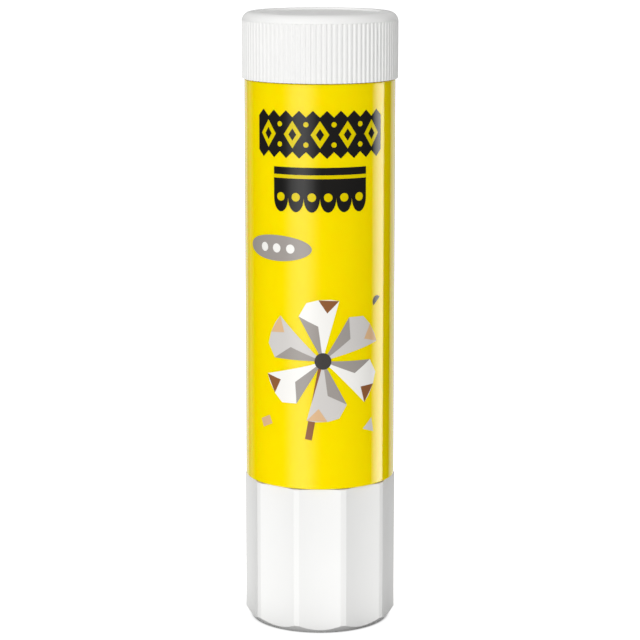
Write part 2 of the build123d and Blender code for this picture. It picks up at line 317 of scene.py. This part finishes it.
def bend_as_film(flat, layer):
    """Give the flat faces a thickness, bend them round the sleeve and mark the outer ones as smooth."""
    under = flat.verts[:]
    grown = bmesh.ops.extrude_face_region(flat, geom=flat.faces[:])
    outer = {item for item in grown["geom"] if isinstance(item, bmesh.types.BMVert)}
    inner_radius = SLEEVE_RADIUS - PRINT_SINK
    outer_radius = SLEEVE_RADIUS + PRINT_RISE * layer
    for vertex in under:
        vertex.co = wrapped(vertex.co.x, vertex.co.z, inner_radius)
    for vertex in outer:
        vertex.co = wrapped(vertex.co.x, vertex.co.z, outer_radius)
    bmesh.ops.recalc_face_normals(flat, faces=flat.faces[:])
    for face in flat.faces:
        face.smooth = all(vertex in outer for vertex in face.verts)
    for edge in flat.edges:
        edge.smooth = all(face.smooth for face in edge.link_faces)


def shade_as_sleeve(mesh):
    """Normals of the round sleeve on the smooth faces, and flat ones on the rest."""
    normals = []
    for polygon in mesh.polygons:
        for index in polygon.vertices:
            place = mesh.vertices[index].co
            round_normal = Vector((place.x, place.y, 0)).normalized()
            normals.append(round_normal if polygon.use_smooth else polygon.normal.copy())
    mesh.normals_split_custom_set(normals)


def print_piece(name, outlines, layer, material):
    """Thin closed film that carries the outlines round the sleeve."""
    flat = bmesh.new()
    for outline in outlines:
        flat.faces.new([flat.verts.new((x, 0, z)) for x, z in outline])
    cut_for_bending(flat)
    bend_as_film(flat, layer)
    mesh = bpy.data.meshes.new(name)
    flat.to_mesh(mesh)
    flat.free()
    shade_as_sleeve(mesh)
    mesh.materials.append(material)
    piece = bpy.data.objects.new(name, mesh)
    scene.collection.objects.link(piece)
    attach(piece, "tube")


def disc_outline(x, z, radius_x, radius_z=None, corners=28, start=0.0, share=1.0):
    """Round or oval outline, or a share of it as an arc closed by its chord."""
    radius_z = radius_z or radius_x
    last = corners if share < 1 else corners - 1
    angles = [start + 2 * pi * share * number / corners for number in range(last + 1)]
    return [(x + radius_x * cos(a), z + radius_z * sin(a)) for a in angles]


def lozenge(x, z, width, height):
    return [(x - width / 2, z), (x, z - height / 2), (x + width / 2, z), (x, z + height / 2)]


def turned_outline(outline, x, z, angle):
    """The outline turned about its own origin and moved to x, z."""
    c, s = cos(angle), sin(angle)
    return [(x + c * a - s * b, z + s * a + c * b) for a, b in outline]


def bar(x_a, z_a, x_b, z_b, width):
    """Straight stroke with square ends."""
    length = hypot(x_b - x_a, z_b - z_a)
    dx, dz = (x_b - x_a) / length * width / 2, (z_b - z_a) / length * width / 2
    return [(x_a + dz, z_a - dx), (x_b + dz, z_b - dx), (x_b - dz, z_b + dx), (x_a - dz, z_a + dx)]


def toothed_band(foot, top, half, teeth, tooth):
    """Band with a row of teeth along both edges."""
    pitch = 2 * half / teeth
    outline = [(-half, top), (-half, foot)]
    for number in range(teeth):
        left = -half + number * pitch
        outline += [(left + pitch / 2, foot - tooth), (left + pitch, foot)]
    outline.append((half, top))
    for number in range(teeth - 1, -1, -1):
        left = -half + number * pitch
        outline += [(left + pitch / 2, top + tooth), (left, top)]
    return outline[:-1]


def scalloped_ribbon(foot, top, half, scallops, drop_share, steps):
    """Ribbon with a straight top and a row of round scallops at its foot."""
    scallop = half / scallops
    outline = [(-half, top), (-half, foot)]
    for number in range(scallops):
        centre = -half + (2 * number + 1) * scallop
        for part in range(1, steps):
            a = pi + pi * part / steps
            outline.append((centre + scallop * cos(a), foot + drop_share * scallop * sin(a)))
        outline.append((centre + scallop, foot))
    outline.append((half, top))
    return outline


def make_ornament(ink, ground):
    """Two bold bands: a row of lozenges between saw teeth, and a scalloped ribbon with a row of dots."""
    band_foot, band_top, half_band, teeth, tooth = 66.9, 71.5, 9.4, 10, 0.9
    open_lozenge, filled_lozenge = (2.5, 3.7), (1.1, 1.65)
    dot_radius, dot_offset, dot_corners = 0.36, 1.35, 16
    ribbon_foot, ribbon_top, half_ribbon, scallops, scallop_steps = 60.7, 64.8, 6.6, 6, 12
    scallop_drop_share = 1.75
    hole_radius, hole_rise = 0.58, 0.1
    slit_drop, slit_width = 1.25, 0.5

    black = [
        toothed_band(band_foot, band_top, half_band, teeth, tooth),
        scalloped_ribbon(ribbon_foot, ribbon_top, half_ribbon, scallops, scallop_drop_share, scallop_steps),
    ]
    open_spots, centres = [], []
    pitch = 2 * half_band / teeth
    middle = (band_foot + band_top) / 2
    for number in range(teeth // 2):
        x = -half_band + (2 * number + 1) * pitch
        open_spots.append(lozenge(x, middle, *open_lozenge))
        centres.append(lozenge(x, middle, *filled_lozenge))
    for number in range(teeth // 2 - 1):
        x = -half_band + 2 * (number + 1) * pitch
        for side in (-1, 1):
            open_spots.append(disc_outline(x, middle + side * dot_offset, dot_radius, corners=dot_corners))
    scallop = half_ribbon / scallops
    for number in range(scallops):
        centre = -half_ribbon + (2 * number + 1) * scallop
        open_spots.append(disc_outline(centre, ribbon_foot + hole_rise, hole_radius))
    slit = ribbon_top - slit_drop
    open_spots.append(bar(-half_ribbon, slit, half_ribbon, slit, slit_width))
    print_piece("print_ornament", black, 1, ink)
    print_piece("print_ornament_open", open_spots, 2, ground)
    print_piece("print_ornament_centres", centres, 3, ink)


def make_badge(grey, white):
    """Plain oval with three dots."""
    x, z, half_width, half_height, corners = -6.2, 53.75, 5.1, 1.75, 56
    dot_radius, dot_pitch = 0.62, 2.1
    print_piece("print_badge", [disc_outline(x, z, half_width, half_height, corners=corners)], 1, grey)
    dots = [disc_outline(x + offset, z, dot_radius) for offset in (-dot_pitch, 0.0, dot_pitch)]
    print_piece("print_badge_dots", dots, 2, white)


def make_pinwheel(inks):
    """Cut-paper pinwheel on a stick."""
    x, z, radius, blades, first_blade = 0.4, 38.5, 8.7, 6, radians(12)
    stick_foot, stick_width, hub_radius = (-1.6, 27.6), 0.95, 1.15
    reach_share, rise_share, rim_degrees = 0.98, 0.9, (12, 24, 36)
    rim_shares = [(reach_share * cos(radians(a)), rise_share * sin(radians(a))) for a in rim_degrees]
    heel_share, edge_share, corner_share = (0.2, 0.02), (reach_share, 0.05), (0.55, 0.58)
    crease_share, flap_share = (0.5, 0.24), (0.74, 0.17)
    sail_shares = [(0, 0), heel_share, edge_share, *rim_shares, corner_share]
    fold_shares = [(0, 0), corner_share, crease_share]
    tip_shares = [edge_share, rim_shares[1], flap_share]

    def blade_piece(shares, number):
        outline = [(radius * a, radius * b) for a, b in shares]
        return turned_outline(outline, x, z, first_blade + 2 * pi * number / blades)

    sails = [blade_piece(sail_shares, number) for number in range(blades)]
    tips = [blade_piece(tip_shares, number) for number in range(blades)]
    folds = [blade_piece(fold_shares, number) for number in range(blades)]
    print_piece("print_stick", [bar(x, z, *stick_foot, stick_width)], 1, inks["brown"])
    print_piece("print_sails_light", sails[1::2], 2, inks["white"])
    print_piece("print_sails_grey", sails[0::2], 2, inks["light_grey"])
    print_piece("print_folds", folds, 3, inks["mid_grey"])
    print_piece("print_tips", tips[0::2], 3, inks["tan"])
    print_piece("print_tips_brown", tips[1::2], 3, inks["brown"])
    print_piece("print_hub", [disc_outline(x, z, hub_radius)], 4, inks["dark_grey"])


def make_scraps(inks):
    """A few scraps of paper round the pinwheel: an oblong, a triangle and half a disc."""
    oblong = [(-0.9, -0.6), (0.9, -0.6), (0.9, 0.6), (-0.9, 0.6)]
    triangle = [(-1.0, -0.8), (1.0, -0.8), (0.0, 1.0)]
    tan_scrap = turned_outline(oblong, -8.1, 29.6, radians(24))
    grey_scrap = turned_outline(triangle, 7.4, 29.2, radians(-18))
    dark_scrap = disc_outline(8.7, 46.2, 0.8, share=0.5, start=radians(40), corners=14)
    print_piece("print_scraps_tan", [tan_scrap], 1, inks["tan"])
    print_piece("print_scraps_grey", [grey_scrap], 1, inks["light_grey"])
    print_piece("print_scraps_dark", [dark_scrap], 1, inks["dark_grey"])


# Glue

def make_glue(material):
    """The column that the carrier feeds and that rides on it; the real one is used from the top and shortens
    as it is fed, this one keeps one length.
    """
    mesh = nodes["glue_stick"].data.copy()
    mesh.materials.clear()
    mesh.materials.append(material)
    glue = bpy.data.objects.new("glue_column", mesh)
    scene.collection.objects.link(glue)
    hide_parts("glue_stick")
    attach(glue, "carrier")
    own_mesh(glue)


# Studio

def radial_share(tree, place, turn_deg):
    """0 to 1 once round the z axis, 0.5 at the camera's side after a turn of 90 degrees."""
    mapping = tree.nodes.new("ShaderNodeMapping")
    mapping.inputs["Rotation"].default_value = (0, 0, radians(turn_deg))
    gradient = tree.nodes.new("ShaderNodeTexGradient")
    gradient.gradient_type = "RADIAL"
    tree.links.new(place, mapping.inputs["Vector"])
    tree.links.new(mapping.outputs["Vector"], gradient.inputs["Vector"])
    return gradient.outputs["Fac"]


def distance_share(tree, place, reach):
    """0 at the origin, 1 at the reach."""
    away = tree.nodes.new("ShaderNodeVectorMath")
    away.operation = "LENGTH"
    share = tree.nodes.new("ShaderNodeMath")
    share.operation = "DIVIDE"
    share.inputs[1].default_value = reach
    tree.links.new(place, away.inputs[0])
    tree.links.new(away.outputs["Value"], share.inputs[0])
    return share.outputs["Value"]


def glow_only(shader):
    """Dull black surface, of which only what it emits shows."""
    shader.inputs["Base Color"].default_value = (0, 0, 0, 1)
    shader.inputs["Specular IOR Level"].default_value = 0.0


def make_paper(name, light):
    """Flat sheet that glows by its distance from the foot's middle, given as (metres, level)."""
    mesh = bpy.data.meshes.new(name)
    corners = [(x * FLOOR_HALF, y * FLOOR_HALF, 0) for x, y in ((-1, -1), (1, -1), (1, 1), (-1, 1))]
    mesh.from_pydata(corners, [], [(0, 1, 2, 3)])
    sheet = bpy.data.objects.new(name, mesh)
    material, tree, shader, place = new_material(name)
    glow_only(shader)
    stops = [(distance / PAPER_REACH, level) for distance, level in light]
    levels = level_ramp(tree, distance_share(tree, place, PAPER_REACH), stops)
    tree.links.new(levels, shader.inputs["Emission Color"])
    shader.inputs["Emission Strength"].default_value = 1.0
    shader.inputs["Roughness"].default_value = PAPER_ROUGH
    mesh.materials.append(material)
    sheet.visible_glossy = False
    scene.collection.objects.link(sheet)
    return sheet, tree, shader, place


def make_floor():
    """Pale paper that the camera sees, with a painted contact shadow at the foot, and the light that it
    sends back up at the object.
    """
    # The paper's glow is dark under the foot and rises just past its edge: a painted contact shadow
    floor, tree, shader, place = make_paper("floor_paper", PAPER_GLOW_AND_PAINTED_SHADOW)
    grain = noise(tree, place, PAPER_GRAIN_MM)
    tree.links.new(mixed_colour(tree, grain, *PAPER_SHADES), shader.inputs["Base Color"])
    floor.visible_diffuse = False
    floor.visible_shadow = False
    bounce = make_paper("floor_bounce", PAPER_BOUNCE)[0]
    bounce.visible_camera = False


def make_round_wall(name, radius, half_height, light):
    """Glowing wall all round the object, lit by azimuth, given as (degrees, level)."""
    mesh = bpy.data.meshes.new(name)
    sides = WALL_SIDES
    ring = [2 * pi * number / sides for number in range(sides)]
    points = [(radius * cos(a), radius * sin(a), z) for z in (-half_height, half_height) for a in ring]
    faces = [(n, (n + 1) % sides, (n + 1) % sides + sides, n + sides) for n in range(sides)]
    mesh.from_pydata(points, [], faces)
    wall = bpy.data.objects.new(name, mesh)
    material, tree, shader, place = new_material(name)
    glow_only(shader)
    brightest = max(level for azimuth, level in light)
    stops = [(azimuth / 360 + 0.5, level / brightest) for azimuth, level in light]
    levels = level_ramp(tree, radial_share(tree, place, turn_deg=90), stops)
    tree.links.new(levels, shader.inputs["Emission Color"])
    shader.inputs["Emission Strength"].default_value = brightest
    mesh.materials.append(material)
    wall.visible_diffuse = False
    wall.visible_shadow = False
    wall.visible_transmission = False
    scene.collection.objects.link(wall)
    return wall


def make_walls():
    """Reflections that only glossy surfaces see, and pale paper behind that only the camera sees."""
    reflections = make_round_wall("reflection_wall", WALL_RADIUS, WALL_HALF, WALL_LIGHT)
    reflections.visible_camera = False
    backdrop = make_round_wall("backdrop", BACKDROP_RADIUS, BACKDROP_RADIUS, BACKDROP_LIGHT)
    backdrop.visible_glossy = False


def make_soft_box(name, azimuths, heights, distance, radiance):
    """Upright soft box that spans two azimuths and two heights, seen from the object."""
    middle = radians(sum(azimuths) / 2)
    width = 2 * distance * tan(radians(azimuths[1] - azimuths[0]) / 2)
    height = heights[1] - heights[0]
    lamp = bpy.data.lights.new(name, "AREA")
    lamp.shape = "RECTANGLE"
    lamp.size = width
    lamp.size_y = height
    lamp.energy = radiance * pi * width * height
    light = bpy.data.objects.new(name, lamp)
    light.location = (distance * sin(middle), -distance * cos(middle), sum(heights) / 2)
    aim = Vector((-sin(middle), cos(middle), 0))
    light.rotation_euler = aim.to_track_quat("-Z", "Y").to_euler()
    light.visible_camera = False
    light.visible_glossy = False
    scene.collection.objects.link(light)


def make_world():
    """White room light that only matt surfaces see, stronger from above."""
    world = bpy.data.worlds.new("room")
    world.use_nodes = True
    tree = world.node_tree
    background = tree.nodes["Background"]
    place = tree.nodes.new("ShaderNodeTexCoord")
    split = tree.nodes.new("ShaderNodeSeparateXYZ")
    tree.links.new(place.outputs["Generated"], split.inputs["Vector"])
    levels = level_ramp(tree, split.outputs["Z"], [(0, ROOM_LOW), (1, ROOM_TOP)])
    tree.links.new(levels, background.inputs["Color"])
    background.inputs["Strength"].default_value = 1.0
    scene.world = world
    world.cycles_visibility.glossy = False


def make_studio():
    make_world()
    make_floor()
    make_walls()
    make_soft_box("key_box", **KEY_BOX)
    make_soft_box("side_box", **SIDE_BOX)
    make_soft_box("back_box", **BACK_BOX)


make_camera()

plastics = {name: moulded_plastic(name, **finish) for name, finish in PLASTICS.items()}
yellow = glossy_coat("sleeve_yellow", *YELLOW_SHADES, soft=YELLOW_SOFT)
inks = {name: glossy_coat("ink_" + name, *shades) for name, shades in INKS.items()}
for node, plastic in PLASTIC_OF_NODE.items():
    paint_node(node, plastics[plastic])
paint_node("outer_sleeve", yellow)

make_ornament(inks["black"], yellow)
make_badge(inks["mid_grey"], inks["white"])
make_pinwheel(inks)
make_scraps(inks)
make_glue(waxy_glue("glue_wax"))
make_studio()
scene.view_settings.view_transform = "Standard"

----

_Task brief:_
Only the lines from the opening of the material through the line with "edge.smooth = all(face.smooth" should be echoed, exactly as written.

_Reply to the exercise:_
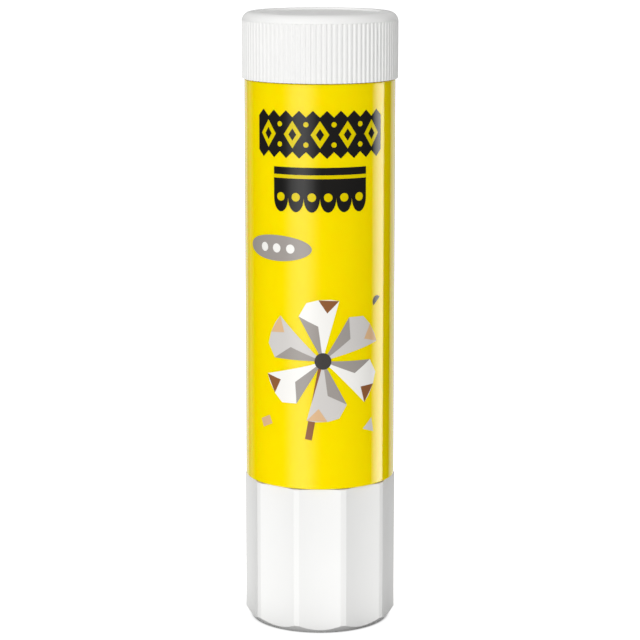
Write part 2 of the build123d and Blender code for this picture. It picks up at line 317 of scene.py. This part finishes it.
def bend_as_film(flat, layer):
    """Give the flat faces a thickness, bend them round the sleeve and mark the outer ones as smooth."""
    under = flat.verts[:]
    grown = bmesh.ops.extrude_face_region(flat, geom=flat.faces[:])
    outer = {item for item in grown["geom"] if isinstance(item, bmesh.types.BMVert)}
    inner_radius = SLEEVE_RADIUS - PRINT_SINK
    outer_radius = SLEEVE_RADIUS + PRINT_RISE * layer
    for vertex in under:
        vertex.co = wrapped(vertex.co.x, vertex.co.z, inner_radius)
    for vertex in outer:
        vertex.co = wrapped(vertex.co.x, vertex.co.z, outer_radius)
    bmesh.ops.recalc_face_normals(flat, faces=flat.faces[:])
    for face in flat.faces:
        face.smooth = all(vertex in outer for vertex in face.verts)
    for edge in flat.edges:
        edge.smooth = all(face.smooth for face in edge.link_faces)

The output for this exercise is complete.